### Exercise description
Pull out every line below that contains the word "from".

***** Data for the task *****

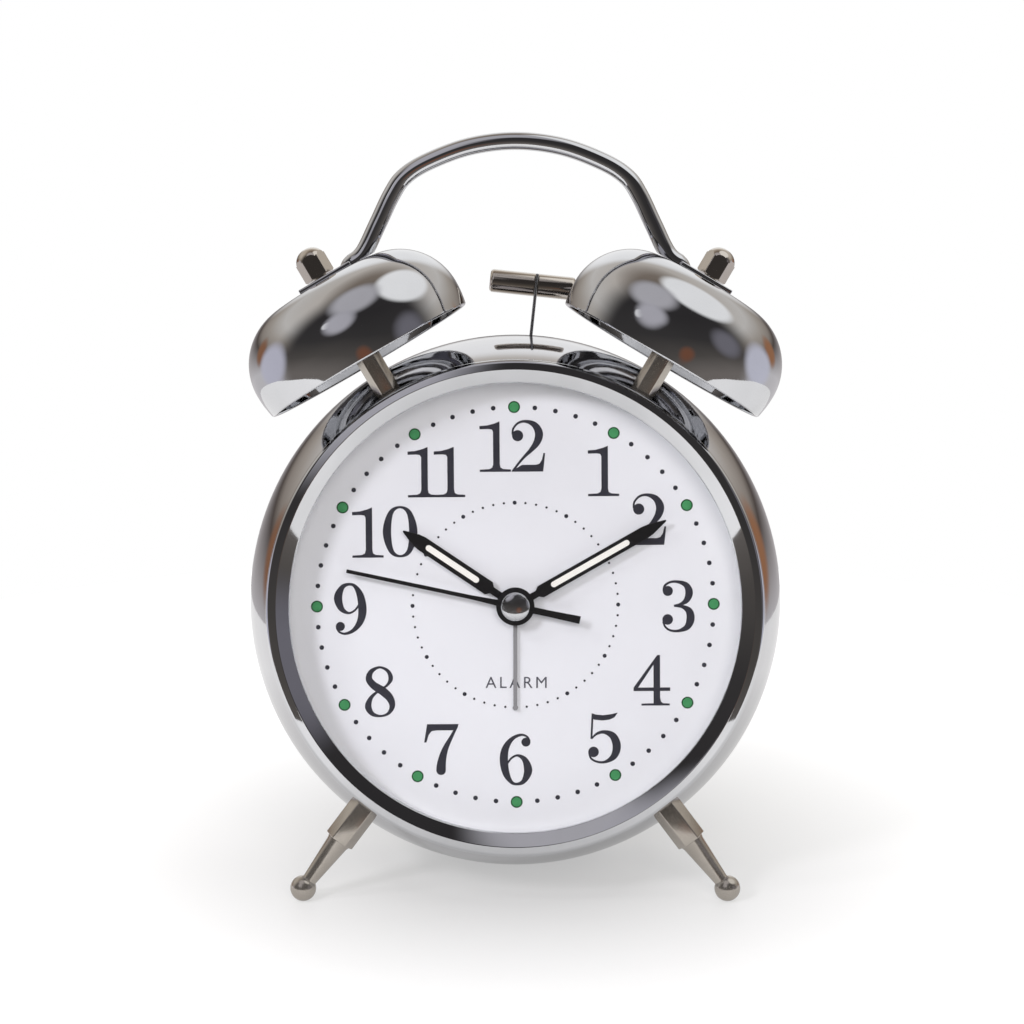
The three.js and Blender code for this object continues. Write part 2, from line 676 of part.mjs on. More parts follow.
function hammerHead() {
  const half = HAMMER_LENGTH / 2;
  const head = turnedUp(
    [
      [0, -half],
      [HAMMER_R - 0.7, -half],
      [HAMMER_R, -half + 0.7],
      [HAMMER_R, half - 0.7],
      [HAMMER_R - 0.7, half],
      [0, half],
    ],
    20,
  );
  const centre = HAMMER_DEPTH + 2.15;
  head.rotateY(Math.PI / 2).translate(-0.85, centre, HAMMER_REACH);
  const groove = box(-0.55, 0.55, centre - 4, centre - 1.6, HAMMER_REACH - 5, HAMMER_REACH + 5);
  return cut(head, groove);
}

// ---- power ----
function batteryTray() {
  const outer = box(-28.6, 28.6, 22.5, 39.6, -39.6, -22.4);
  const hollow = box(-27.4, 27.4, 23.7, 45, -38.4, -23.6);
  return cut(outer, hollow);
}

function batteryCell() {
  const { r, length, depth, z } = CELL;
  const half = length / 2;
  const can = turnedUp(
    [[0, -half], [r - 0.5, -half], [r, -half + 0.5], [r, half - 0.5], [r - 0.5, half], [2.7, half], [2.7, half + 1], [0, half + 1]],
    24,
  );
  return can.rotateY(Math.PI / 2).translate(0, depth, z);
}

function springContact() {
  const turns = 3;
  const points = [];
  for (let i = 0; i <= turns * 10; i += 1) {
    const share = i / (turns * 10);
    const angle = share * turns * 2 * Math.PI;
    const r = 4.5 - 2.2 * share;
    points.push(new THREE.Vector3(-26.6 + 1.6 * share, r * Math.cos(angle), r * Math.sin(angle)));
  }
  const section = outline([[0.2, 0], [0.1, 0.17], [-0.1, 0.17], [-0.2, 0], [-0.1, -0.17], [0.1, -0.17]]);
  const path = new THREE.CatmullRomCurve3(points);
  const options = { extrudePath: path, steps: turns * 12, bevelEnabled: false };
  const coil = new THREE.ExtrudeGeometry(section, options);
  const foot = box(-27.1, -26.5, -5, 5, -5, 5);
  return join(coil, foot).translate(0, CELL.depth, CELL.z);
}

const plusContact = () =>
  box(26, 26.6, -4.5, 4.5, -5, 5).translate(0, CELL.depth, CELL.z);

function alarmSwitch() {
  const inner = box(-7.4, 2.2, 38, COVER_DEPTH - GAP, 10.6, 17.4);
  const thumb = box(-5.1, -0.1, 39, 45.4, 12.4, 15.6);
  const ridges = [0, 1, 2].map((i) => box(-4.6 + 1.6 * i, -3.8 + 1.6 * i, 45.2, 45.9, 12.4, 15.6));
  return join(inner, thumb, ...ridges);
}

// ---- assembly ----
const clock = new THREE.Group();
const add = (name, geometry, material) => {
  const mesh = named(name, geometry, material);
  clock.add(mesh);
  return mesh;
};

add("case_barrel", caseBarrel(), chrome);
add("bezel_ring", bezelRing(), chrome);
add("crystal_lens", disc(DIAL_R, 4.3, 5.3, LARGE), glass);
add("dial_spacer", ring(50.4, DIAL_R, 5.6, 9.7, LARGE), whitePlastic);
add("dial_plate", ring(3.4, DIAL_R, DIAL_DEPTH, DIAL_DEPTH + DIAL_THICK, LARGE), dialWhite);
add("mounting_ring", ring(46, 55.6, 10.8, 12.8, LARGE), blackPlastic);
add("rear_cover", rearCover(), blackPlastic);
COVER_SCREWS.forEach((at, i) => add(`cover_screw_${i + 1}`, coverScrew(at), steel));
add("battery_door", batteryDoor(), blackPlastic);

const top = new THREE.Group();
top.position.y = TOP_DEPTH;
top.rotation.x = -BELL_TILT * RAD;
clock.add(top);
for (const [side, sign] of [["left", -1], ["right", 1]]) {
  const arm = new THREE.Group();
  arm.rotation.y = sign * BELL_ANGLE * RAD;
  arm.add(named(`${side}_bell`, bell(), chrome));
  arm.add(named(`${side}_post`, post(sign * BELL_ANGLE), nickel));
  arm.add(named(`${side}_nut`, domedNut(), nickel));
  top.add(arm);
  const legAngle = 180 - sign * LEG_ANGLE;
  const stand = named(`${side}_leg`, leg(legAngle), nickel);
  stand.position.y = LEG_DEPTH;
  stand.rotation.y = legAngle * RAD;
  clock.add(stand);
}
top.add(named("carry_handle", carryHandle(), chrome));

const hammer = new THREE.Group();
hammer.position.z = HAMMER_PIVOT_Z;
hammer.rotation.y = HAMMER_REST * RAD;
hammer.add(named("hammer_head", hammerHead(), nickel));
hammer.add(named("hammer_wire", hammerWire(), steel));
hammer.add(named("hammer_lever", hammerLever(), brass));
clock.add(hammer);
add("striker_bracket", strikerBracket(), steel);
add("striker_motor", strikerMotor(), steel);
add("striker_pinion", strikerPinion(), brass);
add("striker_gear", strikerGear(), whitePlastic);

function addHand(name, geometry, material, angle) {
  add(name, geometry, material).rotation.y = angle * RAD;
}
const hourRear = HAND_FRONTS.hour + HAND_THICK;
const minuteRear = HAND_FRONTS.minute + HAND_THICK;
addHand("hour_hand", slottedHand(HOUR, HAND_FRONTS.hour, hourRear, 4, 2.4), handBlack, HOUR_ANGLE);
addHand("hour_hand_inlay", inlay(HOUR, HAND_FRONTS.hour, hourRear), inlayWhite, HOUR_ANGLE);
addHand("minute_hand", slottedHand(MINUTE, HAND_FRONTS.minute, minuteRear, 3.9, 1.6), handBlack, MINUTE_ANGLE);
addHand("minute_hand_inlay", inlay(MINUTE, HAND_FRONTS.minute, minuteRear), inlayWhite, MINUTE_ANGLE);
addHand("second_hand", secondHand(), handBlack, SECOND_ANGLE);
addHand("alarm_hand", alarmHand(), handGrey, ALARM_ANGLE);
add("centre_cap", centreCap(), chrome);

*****
***** Data for the task *****

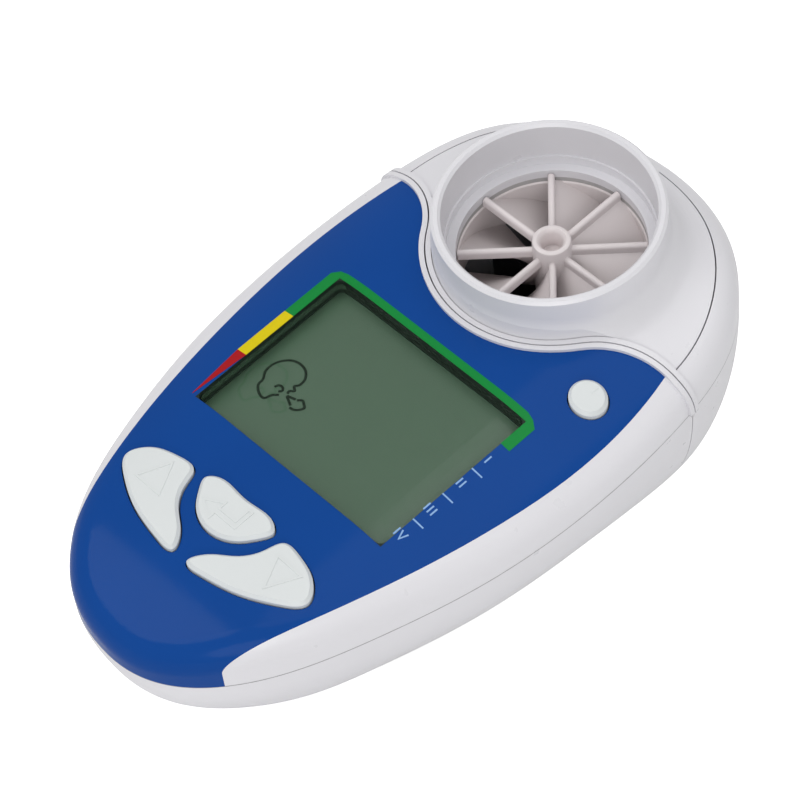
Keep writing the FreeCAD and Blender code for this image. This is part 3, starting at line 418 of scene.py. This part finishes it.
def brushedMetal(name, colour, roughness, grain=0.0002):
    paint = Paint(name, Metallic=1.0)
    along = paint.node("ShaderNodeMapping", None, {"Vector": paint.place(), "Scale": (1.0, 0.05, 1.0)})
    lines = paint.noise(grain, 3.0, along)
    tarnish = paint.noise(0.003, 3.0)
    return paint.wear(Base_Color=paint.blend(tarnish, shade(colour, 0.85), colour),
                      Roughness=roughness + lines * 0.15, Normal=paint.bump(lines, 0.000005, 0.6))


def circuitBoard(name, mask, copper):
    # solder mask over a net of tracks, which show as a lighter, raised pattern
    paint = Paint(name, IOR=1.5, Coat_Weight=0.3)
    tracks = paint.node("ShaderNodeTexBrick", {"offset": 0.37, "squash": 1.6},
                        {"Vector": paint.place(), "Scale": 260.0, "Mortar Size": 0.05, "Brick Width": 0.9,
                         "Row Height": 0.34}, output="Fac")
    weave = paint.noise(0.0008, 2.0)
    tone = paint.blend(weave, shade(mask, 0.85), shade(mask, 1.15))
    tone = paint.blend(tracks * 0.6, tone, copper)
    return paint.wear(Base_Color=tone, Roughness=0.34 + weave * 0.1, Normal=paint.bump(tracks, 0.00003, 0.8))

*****
***** Data for the task *****

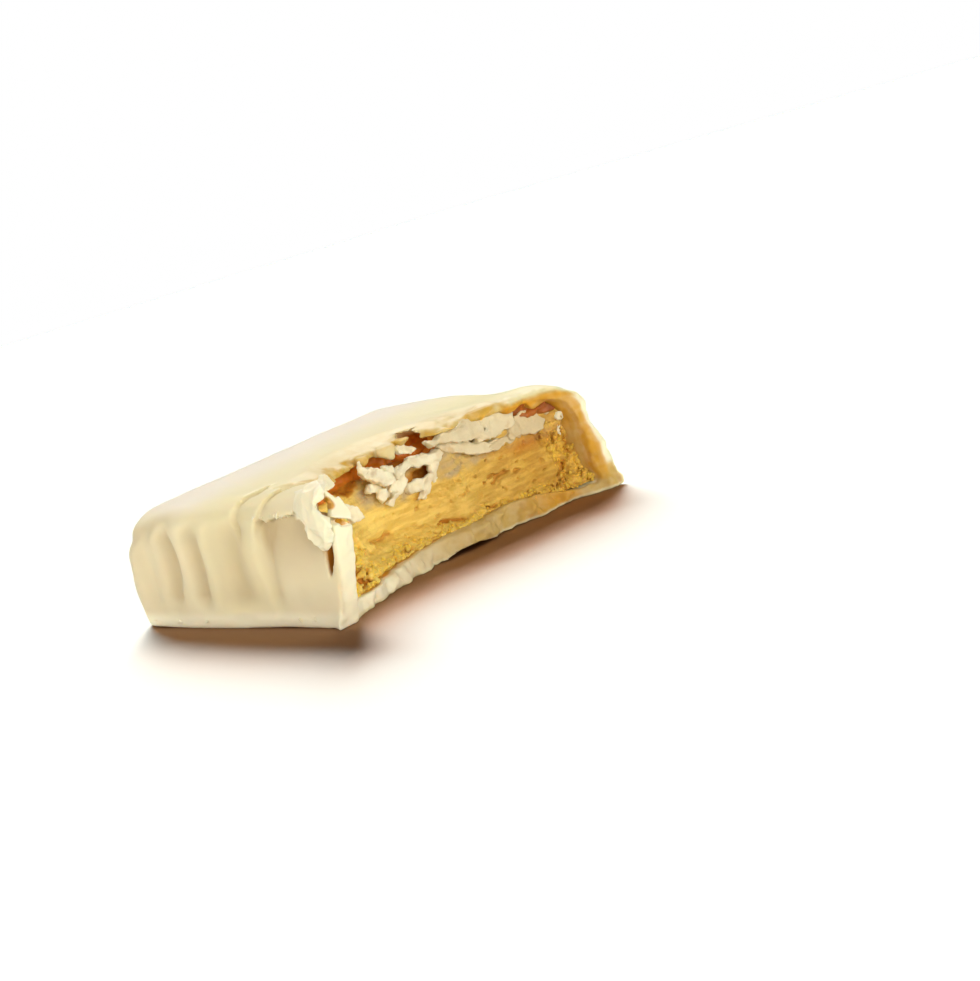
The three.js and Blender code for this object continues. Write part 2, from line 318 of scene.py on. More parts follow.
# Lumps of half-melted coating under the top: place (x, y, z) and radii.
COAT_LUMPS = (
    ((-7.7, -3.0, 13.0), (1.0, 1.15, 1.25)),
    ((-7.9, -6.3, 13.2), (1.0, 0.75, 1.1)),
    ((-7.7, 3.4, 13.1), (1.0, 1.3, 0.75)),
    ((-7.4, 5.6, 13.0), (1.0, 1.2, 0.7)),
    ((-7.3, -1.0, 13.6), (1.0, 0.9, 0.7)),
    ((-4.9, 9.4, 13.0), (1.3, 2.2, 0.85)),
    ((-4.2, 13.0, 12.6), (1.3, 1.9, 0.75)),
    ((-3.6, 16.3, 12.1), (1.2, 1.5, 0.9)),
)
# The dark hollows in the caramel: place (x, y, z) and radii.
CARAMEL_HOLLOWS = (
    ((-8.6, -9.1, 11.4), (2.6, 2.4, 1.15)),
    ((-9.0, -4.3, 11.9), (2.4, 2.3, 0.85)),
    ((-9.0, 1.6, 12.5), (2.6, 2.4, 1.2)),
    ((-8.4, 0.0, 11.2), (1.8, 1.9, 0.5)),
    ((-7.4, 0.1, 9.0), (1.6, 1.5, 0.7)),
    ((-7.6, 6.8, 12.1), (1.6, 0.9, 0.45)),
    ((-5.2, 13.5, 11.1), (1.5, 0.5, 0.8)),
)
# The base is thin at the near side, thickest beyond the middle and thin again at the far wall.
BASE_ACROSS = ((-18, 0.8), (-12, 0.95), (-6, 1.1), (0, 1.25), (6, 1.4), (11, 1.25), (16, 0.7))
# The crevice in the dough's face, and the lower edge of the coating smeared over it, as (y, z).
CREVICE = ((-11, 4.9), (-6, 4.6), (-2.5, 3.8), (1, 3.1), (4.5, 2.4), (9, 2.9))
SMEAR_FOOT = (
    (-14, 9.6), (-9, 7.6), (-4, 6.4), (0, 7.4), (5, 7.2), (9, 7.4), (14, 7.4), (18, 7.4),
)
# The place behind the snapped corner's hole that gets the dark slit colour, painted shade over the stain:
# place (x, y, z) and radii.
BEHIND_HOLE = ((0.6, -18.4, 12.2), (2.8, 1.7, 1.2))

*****

### Solution to the exercise
The three.js and Blender code for this object continues. Write part 2, from line 676 of part.mjs on. More parts follow.
The three.js and Blender code for this object continues. Write part 2, from line 318 of scene.py on. More parts follow.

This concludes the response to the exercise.